TASK REQUIREMENTS ::
Among the lines below, keep only those from the one containing "0.078, 0.664, RING_TOP_Z" through the one containing "for corner in", and reproduce them exactly.

PROVIDED MATERIAL ::

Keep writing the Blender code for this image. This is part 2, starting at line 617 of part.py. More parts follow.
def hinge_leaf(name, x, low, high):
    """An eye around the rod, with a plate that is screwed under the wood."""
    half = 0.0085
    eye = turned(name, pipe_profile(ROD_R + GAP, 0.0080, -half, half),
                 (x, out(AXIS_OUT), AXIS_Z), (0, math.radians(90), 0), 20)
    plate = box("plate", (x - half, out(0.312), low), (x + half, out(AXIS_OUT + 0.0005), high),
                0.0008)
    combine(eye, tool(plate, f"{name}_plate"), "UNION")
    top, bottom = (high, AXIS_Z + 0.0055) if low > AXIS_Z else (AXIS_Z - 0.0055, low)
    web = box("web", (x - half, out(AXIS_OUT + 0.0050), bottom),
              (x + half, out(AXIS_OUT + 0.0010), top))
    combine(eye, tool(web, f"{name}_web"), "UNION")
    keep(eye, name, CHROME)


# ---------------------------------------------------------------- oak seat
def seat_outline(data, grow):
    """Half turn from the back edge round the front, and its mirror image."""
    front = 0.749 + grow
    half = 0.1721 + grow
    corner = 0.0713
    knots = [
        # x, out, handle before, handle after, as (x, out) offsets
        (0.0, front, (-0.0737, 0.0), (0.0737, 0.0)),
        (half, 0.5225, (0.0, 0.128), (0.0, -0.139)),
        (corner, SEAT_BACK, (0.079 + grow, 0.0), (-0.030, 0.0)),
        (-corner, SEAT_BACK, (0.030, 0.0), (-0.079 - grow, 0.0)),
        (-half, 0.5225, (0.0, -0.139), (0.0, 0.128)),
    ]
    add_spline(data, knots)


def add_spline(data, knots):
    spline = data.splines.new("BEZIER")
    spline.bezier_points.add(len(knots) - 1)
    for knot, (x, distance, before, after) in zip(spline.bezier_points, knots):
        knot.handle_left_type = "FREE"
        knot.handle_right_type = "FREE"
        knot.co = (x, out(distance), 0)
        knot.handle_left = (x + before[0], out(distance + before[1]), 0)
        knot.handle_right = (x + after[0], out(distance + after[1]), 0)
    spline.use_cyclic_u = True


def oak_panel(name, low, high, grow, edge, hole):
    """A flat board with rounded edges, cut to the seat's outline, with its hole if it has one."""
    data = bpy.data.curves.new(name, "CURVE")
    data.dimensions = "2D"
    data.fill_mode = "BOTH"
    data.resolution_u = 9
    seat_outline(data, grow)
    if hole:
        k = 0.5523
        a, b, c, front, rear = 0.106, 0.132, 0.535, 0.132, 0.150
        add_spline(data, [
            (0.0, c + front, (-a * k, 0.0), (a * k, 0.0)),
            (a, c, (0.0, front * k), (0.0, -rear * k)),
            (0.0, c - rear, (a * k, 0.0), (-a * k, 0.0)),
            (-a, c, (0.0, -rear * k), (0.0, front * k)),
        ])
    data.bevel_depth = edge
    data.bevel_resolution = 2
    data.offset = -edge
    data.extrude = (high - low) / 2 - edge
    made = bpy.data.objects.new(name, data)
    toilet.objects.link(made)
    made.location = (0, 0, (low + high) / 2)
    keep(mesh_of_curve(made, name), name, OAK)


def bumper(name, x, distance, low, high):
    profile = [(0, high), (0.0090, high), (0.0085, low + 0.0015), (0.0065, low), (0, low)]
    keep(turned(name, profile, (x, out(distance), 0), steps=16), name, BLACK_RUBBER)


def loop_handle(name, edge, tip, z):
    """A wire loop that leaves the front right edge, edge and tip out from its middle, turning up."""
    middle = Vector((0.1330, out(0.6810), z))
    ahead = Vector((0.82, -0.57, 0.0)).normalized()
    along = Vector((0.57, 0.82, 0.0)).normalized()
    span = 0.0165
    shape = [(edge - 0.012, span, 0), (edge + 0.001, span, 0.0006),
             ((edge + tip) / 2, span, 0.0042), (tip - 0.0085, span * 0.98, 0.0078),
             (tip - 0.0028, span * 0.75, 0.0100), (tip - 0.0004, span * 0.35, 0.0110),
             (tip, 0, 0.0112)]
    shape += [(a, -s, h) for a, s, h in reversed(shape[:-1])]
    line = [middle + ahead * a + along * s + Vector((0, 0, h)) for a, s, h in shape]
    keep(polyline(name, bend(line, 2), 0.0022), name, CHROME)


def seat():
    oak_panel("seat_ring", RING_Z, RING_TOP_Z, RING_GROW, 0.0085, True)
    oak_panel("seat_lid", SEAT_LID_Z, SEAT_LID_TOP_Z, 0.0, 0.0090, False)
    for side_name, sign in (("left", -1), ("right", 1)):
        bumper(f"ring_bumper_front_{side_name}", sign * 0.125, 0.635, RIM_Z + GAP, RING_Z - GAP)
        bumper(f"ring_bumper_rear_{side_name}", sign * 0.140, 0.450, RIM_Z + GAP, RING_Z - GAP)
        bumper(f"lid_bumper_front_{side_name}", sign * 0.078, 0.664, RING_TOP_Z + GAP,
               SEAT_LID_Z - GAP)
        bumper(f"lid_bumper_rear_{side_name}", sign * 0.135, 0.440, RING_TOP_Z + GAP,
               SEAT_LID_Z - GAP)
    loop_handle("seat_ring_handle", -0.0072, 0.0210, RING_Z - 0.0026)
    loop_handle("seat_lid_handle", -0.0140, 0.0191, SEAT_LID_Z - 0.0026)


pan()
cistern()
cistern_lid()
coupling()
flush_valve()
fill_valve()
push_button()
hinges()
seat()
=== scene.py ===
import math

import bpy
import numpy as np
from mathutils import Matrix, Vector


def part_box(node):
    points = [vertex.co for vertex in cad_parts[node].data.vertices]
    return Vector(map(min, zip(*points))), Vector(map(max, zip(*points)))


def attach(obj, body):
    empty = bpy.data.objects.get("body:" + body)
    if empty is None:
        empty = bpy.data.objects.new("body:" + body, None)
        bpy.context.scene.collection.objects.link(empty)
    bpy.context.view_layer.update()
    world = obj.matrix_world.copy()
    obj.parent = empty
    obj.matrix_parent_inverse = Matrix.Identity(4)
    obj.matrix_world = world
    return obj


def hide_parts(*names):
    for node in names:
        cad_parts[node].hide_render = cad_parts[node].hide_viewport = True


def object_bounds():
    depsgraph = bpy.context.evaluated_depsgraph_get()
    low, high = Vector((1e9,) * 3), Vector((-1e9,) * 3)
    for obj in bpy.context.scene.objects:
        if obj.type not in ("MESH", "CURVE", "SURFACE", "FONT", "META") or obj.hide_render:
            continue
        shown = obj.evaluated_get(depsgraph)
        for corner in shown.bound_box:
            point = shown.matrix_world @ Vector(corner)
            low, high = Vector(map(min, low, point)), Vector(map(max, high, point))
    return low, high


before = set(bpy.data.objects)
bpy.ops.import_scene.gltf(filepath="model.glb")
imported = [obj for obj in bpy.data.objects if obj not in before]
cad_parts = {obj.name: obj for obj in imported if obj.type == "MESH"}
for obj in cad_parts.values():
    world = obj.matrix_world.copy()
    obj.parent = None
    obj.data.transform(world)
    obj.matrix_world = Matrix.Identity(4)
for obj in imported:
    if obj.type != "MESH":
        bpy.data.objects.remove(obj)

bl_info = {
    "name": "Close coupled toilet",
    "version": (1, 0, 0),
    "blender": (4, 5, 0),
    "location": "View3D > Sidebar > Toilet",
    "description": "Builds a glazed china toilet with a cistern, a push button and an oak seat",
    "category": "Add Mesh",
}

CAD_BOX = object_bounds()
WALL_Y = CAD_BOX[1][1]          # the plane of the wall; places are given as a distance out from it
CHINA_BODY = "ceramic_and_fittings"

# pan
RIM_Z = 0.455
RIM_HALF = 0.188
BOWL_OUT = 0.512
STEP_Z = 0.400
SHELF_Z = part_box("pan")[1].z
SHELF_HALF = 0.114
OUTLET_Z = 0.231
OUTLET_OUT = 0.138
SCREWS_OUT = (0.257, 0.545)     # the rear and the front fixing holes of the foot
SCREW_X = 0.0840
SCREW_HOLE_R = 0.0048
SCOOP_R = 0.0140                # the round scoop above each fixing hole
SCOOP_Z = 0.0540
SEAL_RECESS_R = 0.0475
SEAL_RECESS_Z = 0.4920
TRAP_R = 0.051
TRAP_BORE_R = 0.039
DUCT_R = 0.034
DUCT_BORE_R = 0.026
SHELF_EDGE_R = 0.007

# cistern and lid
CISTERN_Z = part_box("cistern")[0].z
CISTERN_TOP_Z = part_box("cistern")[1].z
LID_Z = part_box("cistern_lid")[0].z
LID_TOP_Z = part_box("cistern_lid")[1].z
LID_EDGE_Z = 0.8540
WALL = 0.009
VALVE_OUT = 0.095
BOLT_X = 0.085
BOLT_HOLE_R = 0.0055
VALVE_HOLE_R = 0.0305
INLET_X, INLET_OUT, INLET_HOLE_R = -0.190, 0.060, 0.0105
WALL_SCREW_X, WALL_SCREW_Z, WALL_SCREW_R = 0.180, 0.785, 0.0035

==

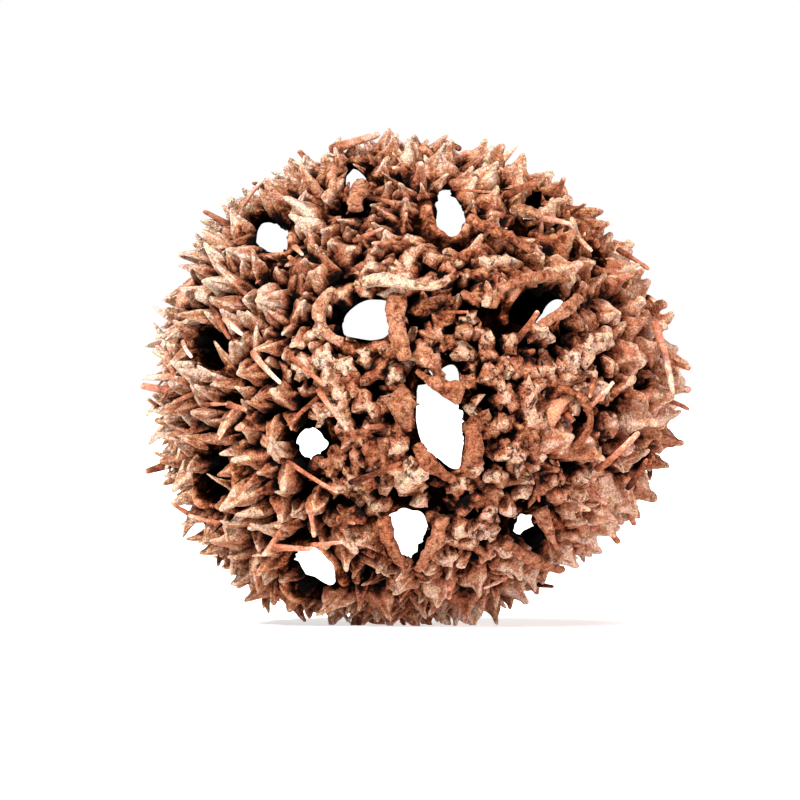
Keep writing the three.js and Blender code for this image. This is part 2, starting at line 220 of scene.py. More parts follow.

RESULT OF THE TASK ::
        bumper(f"lid_bumper_front_{side_name}", sign * 0.078, 0.664, RING_TOP_Z + GAP,
               SEAT_LID_Z - GAP)
        bumper(f"lid_bumper_rear_{side_name}", sign * 0.135, 0.440, RING_TOP_Z + GAP,
               SEAT_LID_Z - GAP)
    loop_handle("seat_ring_handle", -0.0072, 0.0210, RING_Z - 0.0026)
    loop_handle("seat_lid_handle", -0.0140, 0.0191, SEAT_LID_Z - 0.0026)


pan()
cistern()
cistern_lid()
coupling()
flush_valve()
fill_valve()
push_button()
hinges()
seat()
=== scene.py ===
import math

import bpy
import numpy as np
from mathutils import Matrix, Vector


def part_box(node):
    points = [vertex.co for vertex in cad_parts[node].data.vertices]
    return Vector(map(min, zip(*points))), Vector(map(max, zip(*points)))


def attach(obj, body):
    empty = bpy.data.objects.get("body:" + body)
    if empty is None:
        empty = bpy.data.objects.new("body:" + body, None)
        bpy.context.scene.collection.objects.link(empty)
    bpy.context.view_layer.update()
    world = obj.matrix_world.copy()
    obj.parent = empty
    obj.matrix_parent_inverse = Matrix.Identity(4)
    obj.matrix_world = world
    return obj


def hide_parts(*names):
    for node in names:
        cad_parts[node].hide_render = cad_parts[node].hide_viewport = True


def object_bounds():
    depsgraph = bpy.context.evaluated_depsgraph_get()
    low, high = Vector((1e9,) * 3), Vector((-1e9,) * 3)
    for obj in bpy.context.scene.objects:
        if obj.type not in ("MESH", "CURVE", "SURFACE", "FONT", "META") or obj.hide_render:
            continue
        shown = obj.evaluated_get(depsgraph)
        for corner in shown.bound_box:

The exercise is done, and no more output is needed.